The big story of the last week is a problem in F5’s BIG-IP devices. A rather trivial path traversal vulnerability allows an unauthenticated user to call endpoints that are intended to be restricted to authenticated. That attack can apparently be as simple as:
'https://[F5 Host]/tmui/login.jsp/..;/tmui/locallb/workspace/tmshCmd.jsp?command=list+auth+user+admin'
A full exploit has been added to the metasploit framework. The timeline on this bug is frighteningly quick, as it’s apparently being actively exploited in the wild. F5 devices are used all over the world, and this vulnerability requires no special configuration, just access to the opened management port. Thankfully F5 devices don’t expose the vulnerable interface to the internet by default, but there are still plenty of ways this can be a problem.
Freta
Microsoft has made a new tool publicly available, Freta. This tool searches for rootkits in uploaded memory snapshots from a Linux VM. The name, appropriately, is taken from the street where Marie Curie was born.
The project’s namesake, Warsaw’s Freta Street, was the birthplace of Marie Curie, a pioneer of battlefield imaging.
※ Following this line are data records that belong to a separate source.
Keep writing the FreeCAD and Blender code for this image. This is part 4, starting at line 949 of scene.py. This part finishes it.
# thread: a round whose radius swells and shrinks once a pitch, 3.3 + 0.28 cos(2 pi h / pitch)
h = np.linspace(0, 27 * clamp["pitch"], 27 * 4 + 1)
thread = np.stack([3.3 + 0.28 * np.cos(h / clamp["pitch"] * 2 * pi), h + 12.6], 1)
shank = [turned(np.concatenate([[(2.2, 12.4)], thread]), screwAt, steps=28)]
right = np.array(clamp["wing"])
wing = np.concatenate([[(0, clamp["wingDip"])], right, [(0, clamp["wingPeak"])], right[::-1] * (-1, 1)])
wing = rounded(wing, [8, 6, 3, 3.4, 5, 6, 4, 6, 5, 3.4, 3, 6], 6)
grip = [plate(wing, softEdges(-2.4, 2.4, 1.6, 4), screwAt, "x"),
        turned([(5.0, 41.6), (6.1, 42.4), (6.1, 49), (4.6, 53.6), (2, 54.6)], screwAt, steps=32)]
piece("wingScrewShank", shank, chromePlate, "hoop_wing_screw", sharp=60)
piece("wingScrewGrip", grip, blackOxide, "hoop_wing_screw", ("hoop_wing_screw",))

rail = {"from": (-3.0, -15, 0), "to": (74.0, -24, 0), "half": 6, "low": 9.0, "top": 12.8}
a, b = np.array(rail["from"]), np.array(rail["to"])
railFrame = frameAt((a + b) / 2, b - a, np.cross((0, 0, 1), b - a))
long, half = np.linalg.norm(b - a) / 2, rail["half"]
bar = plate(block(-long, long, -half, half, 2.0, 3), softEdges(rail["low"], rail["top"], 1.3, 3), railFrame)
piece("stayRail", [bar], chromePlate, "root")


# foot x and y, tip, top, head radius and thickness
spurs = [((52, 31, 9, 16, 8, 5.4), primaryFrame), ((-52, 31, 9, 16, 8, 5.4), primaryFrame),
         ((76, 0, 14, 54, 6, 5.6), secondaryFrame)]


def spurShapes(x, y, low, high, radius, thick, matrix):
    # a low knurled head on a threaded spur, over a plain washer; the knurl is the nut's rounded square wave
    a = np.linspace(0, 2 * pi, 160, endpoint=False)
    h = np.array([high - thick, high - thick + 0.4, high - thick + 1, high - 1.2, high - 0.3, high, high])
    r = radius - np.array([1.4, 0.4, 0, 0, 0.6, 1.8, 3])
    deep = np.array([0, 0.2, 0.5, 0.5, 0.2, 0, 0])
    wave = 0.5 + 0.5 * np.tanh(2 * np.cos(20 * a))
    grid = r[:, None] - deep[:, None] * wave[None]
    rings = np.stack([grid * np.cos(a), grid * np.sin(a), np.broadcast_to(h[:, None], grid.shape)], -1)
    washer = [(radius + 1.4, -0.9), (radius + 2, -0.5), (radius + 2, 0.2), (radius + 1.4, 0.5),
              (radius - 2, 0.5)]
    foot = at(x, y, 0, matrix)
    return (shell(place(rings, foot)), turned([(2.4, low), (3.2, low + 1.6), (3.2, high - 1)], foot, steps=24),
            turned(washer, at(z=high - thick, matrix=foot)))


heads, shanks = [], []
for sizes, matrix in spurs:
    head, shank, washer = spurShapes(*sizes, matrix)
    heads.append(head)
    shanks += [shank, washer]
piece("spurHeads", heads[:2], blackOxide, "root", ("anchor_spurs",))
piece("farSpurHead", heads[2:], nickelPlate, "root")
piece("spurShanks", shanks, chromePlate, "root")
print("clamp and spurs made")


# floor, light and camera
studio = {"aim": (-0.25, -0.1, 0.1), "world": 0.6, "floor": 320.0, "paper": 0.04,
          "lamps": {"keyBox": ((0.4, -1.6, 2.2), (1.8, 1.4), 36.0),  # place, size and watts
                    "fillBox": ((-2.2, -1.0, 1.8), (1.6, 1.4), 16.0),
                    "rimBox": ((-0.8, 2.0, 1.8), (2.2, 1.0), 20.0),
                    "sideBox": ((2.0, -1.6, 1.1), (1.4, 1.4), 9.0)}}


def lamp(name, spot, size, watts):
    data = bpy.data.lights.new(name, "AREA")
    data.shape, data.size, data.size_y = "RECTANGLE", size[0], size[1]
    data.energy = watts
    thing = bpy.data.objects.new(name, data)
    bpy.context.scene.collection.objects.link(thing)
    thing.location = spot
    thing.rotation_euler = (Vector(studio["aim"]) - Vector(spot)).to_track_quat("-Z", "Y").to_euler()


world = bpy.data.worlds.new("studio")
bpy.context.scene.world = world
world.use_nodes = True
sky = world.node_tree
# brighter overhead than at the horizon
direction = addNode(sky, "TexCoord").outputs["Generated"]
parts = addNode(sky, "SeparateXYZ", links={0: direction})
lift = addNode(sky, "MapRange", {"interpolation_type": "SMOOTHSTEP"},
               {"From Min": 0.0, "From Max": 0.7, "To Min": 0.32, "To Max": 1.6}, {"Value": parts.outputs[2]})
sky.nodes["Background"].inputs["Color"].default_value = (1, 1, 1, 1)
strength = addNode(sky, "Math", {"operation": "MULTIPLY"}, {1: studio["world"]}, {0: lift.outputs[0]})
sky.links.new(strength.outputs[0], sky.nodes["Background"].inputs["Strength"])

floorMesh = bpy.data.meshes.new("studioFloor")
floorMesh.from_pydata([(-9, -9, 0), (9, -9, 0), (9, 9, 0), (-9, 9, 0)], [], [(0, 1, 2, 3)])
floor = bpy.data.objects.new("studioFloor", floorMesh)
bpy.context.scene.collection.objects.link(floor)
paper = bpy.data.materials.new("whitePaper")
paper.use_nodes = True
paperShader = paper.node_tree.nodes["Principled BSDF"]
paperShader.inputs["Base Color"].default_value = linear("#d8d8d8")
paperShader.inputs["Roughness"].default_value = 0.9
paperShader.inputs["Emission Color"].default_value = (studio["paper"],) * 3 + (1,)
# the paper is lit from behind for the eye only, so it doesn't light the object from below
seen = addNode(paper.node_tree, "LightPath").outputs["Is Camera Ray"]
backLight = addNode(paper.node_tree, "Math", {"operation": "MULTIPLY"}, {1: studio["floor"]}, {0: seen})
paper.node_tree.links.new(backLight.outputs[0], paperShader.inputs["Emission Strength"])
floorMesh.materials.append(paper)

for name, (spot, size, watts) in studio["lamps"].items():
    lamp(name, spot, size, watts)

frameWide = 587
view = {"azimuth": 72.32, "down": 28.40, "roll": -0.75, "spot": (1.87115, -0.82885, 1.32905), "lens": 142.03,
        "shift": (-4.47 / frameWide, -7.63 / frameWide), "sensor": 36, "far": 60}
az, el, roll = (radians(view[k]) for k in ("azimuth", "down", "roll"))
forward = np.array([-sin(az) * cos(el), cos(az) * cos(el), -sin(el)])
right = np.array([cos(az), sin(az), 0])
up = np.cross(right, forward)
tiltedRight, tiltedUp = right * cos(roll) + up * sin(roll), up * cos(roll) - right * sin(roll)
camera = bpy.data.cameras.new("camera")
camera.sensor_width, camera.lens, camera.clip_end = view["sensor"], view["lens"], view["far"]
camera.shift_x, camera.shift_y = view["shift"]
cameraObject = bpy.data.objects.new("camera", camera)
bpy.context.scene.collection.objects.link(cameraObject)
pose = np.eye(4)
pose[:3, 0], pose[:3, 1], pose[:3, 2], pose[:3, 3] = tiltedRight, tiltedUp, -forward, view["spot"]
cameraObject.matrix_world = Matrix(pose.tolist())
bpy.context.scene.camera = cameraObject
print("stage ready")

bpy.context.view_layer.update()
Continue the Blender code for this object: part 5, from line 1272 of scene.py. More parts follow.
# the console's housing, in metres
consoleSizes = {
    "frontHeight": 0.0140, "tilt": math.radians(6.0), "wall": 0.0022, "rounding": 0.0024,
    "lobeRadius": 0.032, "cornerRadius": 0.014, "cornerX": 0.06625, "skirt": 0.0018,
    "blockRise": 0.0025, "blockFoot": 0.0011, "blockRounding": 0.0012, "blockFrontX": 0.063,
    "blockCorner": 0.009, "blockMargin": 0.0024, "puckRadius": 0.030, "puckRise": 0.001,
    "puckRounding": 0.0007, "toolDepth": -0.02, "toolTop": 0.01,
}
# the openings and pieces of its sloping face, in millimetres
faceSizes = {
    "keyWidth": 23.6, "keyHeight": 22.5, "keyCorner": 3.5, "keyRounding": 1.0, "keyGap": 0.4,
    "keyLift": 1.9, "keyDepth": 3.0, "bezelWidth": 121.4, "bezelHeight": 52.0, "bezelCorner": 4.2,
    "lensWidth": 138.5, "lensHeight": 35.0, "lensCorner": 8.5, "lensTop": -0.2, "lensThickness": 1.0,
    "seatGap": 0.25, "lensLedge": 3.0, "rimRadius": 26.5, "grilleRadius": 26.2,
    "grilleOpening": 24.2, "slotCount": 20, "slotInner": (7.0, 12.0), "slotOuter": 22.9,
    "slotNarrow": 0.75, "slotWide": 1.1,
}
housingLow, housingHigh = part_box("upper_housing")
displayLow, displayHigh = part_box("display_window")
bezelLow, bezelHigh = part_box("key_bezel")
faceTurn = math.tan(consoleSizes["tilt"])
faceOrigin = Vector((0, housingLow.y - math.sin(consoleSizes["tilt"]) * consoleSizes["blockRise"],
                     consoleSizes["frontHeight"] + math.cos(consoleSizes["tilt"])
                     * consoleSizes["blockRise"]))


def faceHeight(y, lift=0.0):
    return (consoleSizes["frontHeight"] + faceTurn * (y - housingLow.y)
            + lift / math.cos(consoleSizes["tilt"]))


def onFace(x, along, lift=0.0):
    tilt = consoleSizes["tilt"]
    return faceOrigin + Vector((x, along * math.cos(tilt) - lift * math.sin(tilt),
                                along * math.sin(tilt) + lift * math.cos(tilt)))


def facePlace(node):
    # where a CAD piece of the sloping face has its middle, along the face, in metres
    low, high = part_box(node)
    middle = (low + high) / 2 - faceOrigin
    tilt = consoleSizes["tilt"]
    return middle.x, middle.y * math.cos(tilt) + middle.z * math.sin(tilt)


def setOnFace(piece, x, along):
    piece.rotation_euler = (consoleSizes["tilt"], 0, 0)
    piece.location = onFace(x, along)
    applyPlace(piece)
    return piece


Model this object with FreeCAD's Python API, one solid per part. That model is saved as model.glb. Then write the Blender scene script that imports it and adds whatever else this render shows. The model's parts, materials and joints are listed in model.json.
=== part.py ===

The impetus behind the project is the realization that once a malicious actor has compromised a machine, it’s possible to compromise any security software running on that machine. If, instead, one could perform a security x-ray of sorts, then a more reliable conclusion could be reached. Freta takes advantage of the VM model, and the snapshot capability built into modern hypervisors.